TASK MATERIAL
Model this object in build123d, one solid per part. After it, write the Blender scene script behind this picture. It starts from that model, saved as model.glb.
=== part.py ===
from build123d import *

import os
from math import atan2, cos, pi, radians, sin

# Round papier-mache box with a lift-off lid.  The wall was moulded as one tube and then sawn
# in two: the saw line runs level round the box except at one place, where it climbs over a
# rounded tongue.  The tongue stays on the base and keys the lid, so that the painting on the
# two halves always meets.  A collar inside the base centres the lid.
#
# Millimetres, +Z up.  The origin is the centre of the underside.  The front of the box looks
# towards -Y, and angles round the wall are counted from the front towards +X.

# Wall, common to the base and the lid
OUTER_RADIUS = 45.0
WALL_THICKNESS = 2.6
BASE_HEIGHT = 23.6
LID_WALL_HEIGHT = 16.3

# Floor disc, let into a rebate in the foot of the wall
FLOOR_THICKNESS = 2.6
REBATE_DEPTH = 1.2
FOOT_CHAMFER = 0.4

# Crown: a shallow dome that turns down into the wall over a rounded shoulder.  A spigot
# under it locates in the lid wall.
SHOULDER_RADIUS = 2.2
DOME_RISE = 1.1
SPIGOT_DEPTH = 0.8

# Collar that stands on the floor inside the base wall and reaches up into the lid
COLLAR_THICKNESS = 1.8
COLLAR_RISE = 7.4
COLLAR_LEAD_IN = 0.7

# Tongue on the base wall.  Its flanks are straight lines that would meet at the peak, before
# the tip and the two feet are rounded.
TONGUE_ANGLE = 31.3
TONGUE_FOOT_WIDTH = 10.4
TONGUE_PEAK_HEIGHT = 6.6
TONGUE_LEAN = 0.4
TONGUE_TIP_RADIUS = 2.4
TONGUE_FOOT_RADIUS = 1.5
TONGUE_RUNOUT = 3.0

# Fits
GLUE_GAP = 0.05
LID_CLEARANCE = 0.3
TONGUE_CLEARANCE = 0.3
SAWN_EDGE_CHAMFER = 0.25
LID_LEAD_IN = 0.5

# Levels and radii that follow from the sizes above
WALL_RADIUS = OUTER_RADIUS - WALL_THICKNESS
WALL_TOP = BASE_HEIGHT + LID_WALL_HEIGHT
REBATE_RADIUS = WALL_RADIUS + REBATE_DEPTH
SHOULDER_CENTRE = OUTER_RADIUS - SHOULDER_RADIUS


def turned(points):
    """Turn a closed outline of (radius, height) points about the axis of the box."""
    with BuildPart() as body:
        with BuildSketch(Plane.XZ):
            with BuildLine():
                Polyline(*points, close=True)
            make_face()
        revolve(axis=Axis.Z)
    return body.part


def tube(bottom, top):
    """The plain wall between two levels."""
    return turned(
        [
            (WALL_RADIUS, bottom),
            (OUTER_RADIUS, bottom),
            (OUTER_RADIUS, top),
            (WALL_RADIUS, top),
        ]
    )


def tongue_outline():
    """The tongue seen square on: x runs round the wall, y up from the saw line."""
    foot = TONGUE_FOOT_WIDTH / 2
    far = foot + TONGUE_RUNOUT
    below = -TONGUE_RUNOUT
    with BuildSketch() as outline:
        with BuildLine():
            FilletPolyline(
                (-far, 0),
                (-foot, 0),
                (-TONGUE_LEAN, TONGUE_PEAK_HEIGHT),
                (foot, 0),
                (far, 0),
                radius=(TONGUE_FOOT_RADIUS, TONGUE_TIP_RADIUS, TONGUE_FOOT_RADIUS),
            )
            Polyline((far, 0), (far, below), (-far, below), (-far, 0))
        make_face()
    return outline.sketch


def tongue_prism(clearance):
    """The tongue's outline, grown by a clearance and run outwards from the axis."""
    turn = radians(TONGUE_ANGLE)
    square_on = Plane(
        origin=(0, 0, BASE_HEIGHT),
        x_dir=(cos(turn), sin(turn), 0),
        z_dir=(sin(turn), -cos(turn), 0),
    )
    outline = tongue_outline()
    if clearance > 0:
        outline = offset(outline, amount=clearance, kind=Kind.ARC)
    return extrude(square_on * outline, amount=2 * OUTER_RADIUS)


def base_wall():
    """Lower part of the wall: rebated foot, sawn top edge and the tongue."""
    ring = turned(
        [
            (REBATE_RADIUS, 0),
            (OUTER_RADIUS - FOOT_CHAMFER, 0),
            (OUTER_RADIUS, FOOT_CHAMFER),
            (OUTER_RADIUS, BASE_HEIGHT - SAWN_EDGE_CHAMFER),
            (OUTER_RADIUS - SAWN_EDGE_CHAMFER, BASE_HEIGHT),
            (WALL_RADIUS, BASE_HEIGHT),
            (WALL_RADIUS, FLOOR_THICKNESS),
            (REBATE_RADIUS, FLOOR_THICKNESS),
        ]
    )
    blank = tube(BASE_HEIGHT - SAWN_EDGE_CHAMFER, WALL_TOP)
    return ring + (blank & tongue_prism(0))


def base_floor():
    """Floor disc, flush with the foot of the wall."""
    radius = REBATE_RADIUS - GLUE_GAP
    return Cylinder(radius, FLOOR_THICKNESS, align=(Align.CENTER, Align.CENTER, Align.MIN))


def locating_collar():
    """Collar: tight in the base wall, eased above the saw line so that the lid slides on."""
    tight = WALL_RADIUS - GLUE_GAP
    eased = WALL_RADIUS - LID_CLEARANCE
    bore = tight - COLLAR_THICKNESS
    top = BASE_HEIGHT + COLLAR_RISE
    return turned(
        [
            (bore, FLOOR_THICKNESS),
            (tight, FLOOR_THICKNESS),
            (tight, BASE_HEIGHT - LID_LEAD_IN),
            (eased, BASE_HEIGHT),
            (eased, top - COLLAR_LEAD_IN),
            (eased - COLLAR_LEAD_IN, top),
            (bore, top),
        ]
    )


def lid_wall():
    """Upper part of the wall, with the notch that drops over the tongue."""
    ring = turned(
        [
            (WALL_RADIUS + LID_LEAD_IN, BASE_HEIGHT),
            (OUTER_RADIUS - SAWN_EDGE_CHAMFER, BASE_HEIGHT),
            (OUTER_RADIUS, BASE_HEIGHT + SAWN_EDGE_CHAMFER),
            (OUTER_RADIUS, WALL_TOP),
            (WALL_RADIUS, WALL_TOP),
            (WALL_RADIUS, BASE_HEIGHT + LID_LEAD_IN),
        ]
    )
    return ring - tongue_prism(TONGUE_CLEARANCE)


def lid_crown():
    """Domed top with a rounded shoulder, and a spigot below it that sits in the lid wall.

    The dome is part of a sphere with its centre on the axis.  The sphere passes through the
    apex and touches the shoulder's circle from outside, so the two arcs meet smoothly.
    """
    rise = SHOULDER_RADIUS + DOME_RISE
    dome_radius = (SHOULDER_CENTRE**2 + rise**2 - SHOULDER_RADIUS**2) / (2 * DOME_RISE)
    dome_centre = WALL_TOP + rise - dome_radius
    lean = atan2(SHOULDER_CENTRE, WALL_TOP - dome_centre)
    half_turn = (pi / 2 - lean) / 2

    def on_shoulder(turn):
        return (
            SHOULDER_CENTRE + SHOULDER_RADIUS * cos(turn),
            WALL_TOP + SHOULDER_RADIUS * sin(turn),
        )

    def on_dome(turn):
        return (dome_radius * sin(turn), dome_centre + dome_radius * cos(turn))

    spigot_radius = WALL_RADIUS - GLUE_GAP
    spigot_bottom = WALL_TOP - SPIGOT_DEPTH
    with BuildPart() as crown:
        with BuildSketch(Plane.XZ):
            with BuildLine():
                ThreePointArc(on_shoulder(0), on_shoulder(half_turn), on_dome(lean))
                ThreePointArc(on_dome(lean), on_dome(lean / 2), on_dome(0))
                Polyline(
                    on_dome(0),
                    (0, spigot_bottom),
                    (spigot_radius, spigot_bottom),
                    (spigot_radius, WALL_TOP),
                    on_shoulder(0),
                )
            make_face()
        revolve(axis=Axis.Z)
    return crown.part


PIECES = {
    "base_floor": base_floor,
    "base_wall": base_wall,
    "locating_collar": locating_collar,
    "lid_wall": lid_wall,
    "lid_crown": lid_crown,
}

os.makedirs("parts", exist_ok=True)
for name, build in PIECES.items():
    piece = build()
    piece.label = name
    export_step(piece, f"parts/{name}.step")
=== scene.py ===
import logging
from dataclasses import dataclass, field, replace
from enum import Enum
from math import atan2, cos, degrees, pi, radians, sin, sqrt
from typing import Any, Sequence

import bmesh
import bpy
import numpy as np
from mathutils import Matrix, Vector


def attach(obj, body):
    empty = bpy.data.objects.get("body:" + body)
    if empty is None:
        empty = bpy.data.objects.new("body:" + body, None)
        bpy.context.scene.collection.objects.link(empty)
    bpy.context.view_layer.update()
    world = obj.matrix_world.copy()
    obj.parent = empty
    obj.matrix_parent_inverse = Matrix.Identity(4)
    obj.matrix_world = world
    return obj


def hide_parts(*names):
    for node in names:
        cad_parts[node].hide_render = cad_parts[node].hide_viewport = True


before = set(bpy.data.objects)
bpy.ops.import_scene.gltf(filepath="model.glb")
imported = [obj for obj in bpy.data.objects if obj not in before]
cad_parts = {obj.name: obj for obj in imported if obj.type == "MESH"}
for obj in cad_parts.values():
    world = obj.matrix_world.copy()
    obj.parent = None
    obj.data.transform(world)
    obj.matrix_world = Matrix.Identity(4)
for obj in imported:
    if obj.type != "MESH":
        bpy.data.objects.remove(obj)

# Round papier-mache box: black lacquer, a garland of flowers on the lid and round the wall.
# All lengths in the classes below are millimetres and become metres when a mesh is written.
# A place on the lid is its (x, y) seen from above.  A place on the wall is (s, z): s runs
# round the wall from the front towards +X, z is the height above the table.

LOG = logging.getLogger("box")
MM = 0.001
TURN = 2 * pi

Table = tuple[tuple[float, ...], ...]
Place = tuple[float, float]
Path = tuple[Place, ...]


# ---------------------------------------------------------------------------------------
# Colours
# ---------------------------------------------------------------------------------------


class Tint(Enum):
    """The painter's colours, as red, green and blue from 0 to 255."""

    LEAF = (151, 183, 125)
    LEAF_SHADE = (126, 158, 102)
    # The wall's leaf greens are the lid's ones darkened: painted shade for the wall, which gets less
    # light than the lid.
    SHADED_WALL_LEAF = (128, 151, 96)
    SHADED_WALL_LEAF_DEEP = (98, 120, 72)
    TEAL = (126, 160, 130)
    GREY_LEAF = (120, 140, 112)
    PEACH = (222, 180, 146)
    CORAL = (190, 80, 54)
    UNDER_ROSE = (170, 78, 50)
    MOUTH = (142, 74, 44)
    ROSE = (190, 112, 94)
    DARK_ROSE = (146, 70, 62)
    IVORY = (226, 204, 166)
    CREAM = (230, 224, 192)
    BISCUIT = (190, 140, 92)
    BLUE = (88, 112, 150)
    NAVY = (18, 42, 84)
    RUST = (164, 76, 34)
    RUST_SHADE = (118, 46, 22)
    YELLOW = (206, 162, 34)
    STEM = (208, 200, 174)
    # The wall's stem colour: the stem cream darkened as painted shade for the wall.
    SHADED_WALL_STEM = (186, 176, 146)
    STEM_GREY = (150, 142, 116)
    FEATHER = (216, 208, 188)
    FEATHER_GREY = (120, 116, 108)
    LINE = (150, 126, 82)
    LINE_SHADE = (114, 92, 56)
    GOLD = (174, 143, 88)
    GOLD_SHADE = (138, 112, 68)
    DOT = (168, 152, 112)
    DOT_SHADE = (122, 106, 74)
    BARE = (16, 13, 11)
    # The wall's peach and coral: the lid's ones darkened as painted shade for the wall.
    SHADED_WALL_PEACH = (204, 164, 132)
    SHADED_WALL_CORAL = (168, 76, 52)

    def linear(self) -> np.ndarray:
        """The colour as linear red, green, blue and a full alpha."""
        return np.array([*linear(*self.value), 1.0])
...
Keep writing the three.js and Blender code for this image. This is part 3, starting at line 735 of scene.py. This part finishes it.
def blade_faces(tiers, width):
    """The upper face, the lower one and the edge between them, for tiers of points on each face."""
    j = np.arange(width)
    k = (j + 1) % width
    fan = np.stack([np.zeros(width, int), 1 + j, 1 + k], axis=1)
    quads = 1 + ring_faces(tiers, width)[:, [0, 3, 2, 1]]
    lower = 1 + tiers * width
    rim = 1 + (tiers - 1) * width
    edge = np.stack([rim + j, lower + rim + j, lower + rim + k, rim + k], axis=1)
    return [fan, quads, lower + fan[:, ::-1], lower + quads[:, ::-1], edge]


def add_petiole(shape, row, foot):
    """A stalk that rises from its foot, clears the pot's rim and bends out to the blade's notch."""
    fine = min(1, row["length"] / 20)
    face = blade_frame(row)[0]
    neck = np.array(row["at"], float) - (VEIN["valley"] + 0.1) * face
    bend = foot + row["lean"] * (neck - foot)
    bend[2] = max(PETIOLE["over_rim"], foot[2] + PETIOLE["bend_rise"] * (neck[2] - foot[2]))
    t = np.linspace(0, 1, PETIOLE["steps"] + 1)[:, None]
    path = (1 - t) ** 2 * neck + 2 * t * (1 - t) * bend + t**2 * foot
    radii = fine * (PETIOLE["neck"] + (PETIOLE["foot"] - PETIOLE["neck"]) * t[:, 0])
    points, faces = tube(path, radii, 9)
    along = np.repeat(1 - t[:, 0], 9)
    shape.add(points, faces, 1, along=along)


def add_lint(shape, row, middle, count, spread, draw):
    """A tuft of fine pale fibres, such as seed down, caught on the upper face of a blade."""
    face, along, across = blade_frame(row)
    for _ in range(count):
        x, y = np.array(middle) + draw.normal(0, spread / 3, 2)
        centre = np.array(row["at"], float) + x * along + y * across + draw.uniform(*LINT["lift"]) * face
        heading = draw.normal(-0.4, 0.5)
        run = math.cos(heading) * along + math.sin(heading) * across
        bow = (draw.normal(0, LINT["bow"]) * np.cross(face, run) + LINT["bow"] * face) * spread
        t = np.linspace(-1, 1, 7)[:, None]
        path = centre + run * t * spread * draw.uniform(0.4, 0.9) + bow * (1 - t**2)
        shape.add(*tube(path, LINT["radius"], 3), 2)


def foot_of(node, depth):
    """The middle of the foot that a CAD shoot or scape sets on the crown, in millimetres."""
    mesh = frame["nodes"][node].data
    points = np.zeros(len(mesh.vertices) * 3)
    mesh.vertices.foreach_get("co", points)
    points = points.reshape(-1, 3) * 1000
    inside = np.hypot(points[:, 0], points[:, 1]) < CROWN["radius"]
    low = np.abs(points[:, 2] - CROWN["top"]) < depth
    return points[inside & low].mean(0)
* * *
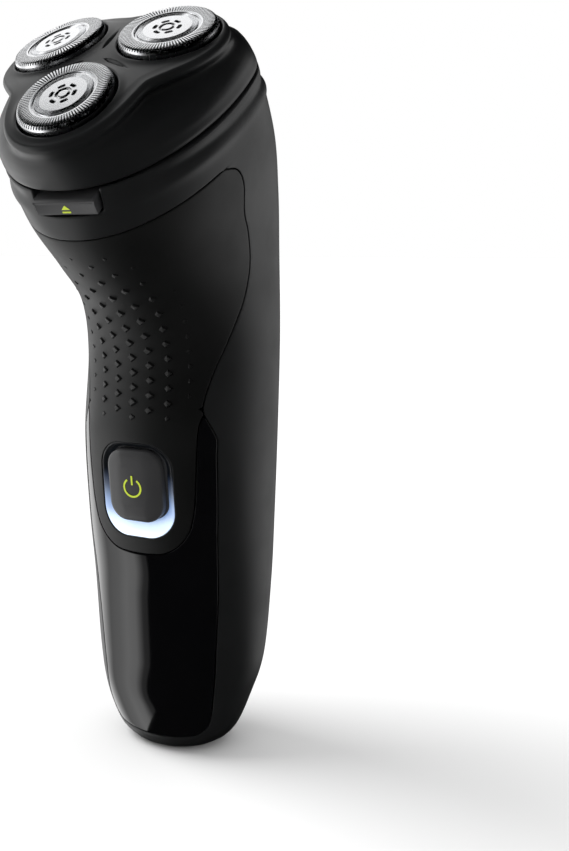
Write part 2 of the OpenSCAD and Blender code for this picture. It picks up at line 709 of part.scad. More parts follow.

GIVEN TASK
Begin with the line containing "for name, build", end with the line containing "Path = tuple[Place, ...]", and repeat every line in that stretch exactly.

OUTPUT FOR THIS EXERCISE
for name, build in PIECES.items():
    piece = build()
    piece.label = name
    export_step(piece, f"parts/{name}.step")
=== scene.py ===
import logging
from dataclasses import dataclass, field, replace
from enum import Enum
from math import atan2, cos, degrees, pi, radians, sin, sqrt
from typing import Any, Sequence

import bmesh
import bpy
import numpy as np
from mathutils import Matrix, Vector


def attach(obj, body):
    empty = bpy.data.objects.get("body:" + body)
    if empty is None:
        empty = bpy.data.objects.new("body:" + body, None)
        bpy.context.scene.collection.objects.link(empty)
    bpy.context.view_layer.update()
    world = obj.matrix_world.copy()
    obj.parent = empty
    obj.matrix_parent_inverse = Matrix.Identity(4)
    obj.matrix_world = world
    return obj


def hide_parts(*names):
    for node in names:
        cad_parts[node].hide_render = cad_parts[node].hide_viewport = True


before = set(bpy.data.objects)
bpy.ops.import_scene.gltf(filepath="model.glb")
imported = [obj for obj in bpy.data.objects if obj not in before]
cad_parts = {obj.name: obj for obj in imported if obj.type == "MESH"}
for obj in cad_parts.values():
    world = obj.matrix_world.copy()
    obj.parent = None
    obj.data.transform(world)
    obj.matrix_world = Matrix.Identity(4)
for obj in imported:
    if obj.type != "MESH":
        bpy.data.objects.remove(obj)

# Round papier-mache box: black lacquer, a garland of flowers on the lid and round the wall.
# All lengths in the classes below are millimetres and become metres when a mesh is written.
# A place on the lid is its (x, y) seen from above.  A place on the wall is (s, z): s runs
# round the wall from the front towards +X, z is the height above the table.

LOG = logging.getLogger("box")
MM = 0.001
TURN = 2 * pi

Table = tuple[tuple[float, ...], ...]
Place = tuple[float, float]
Path = tuple[Place, ...]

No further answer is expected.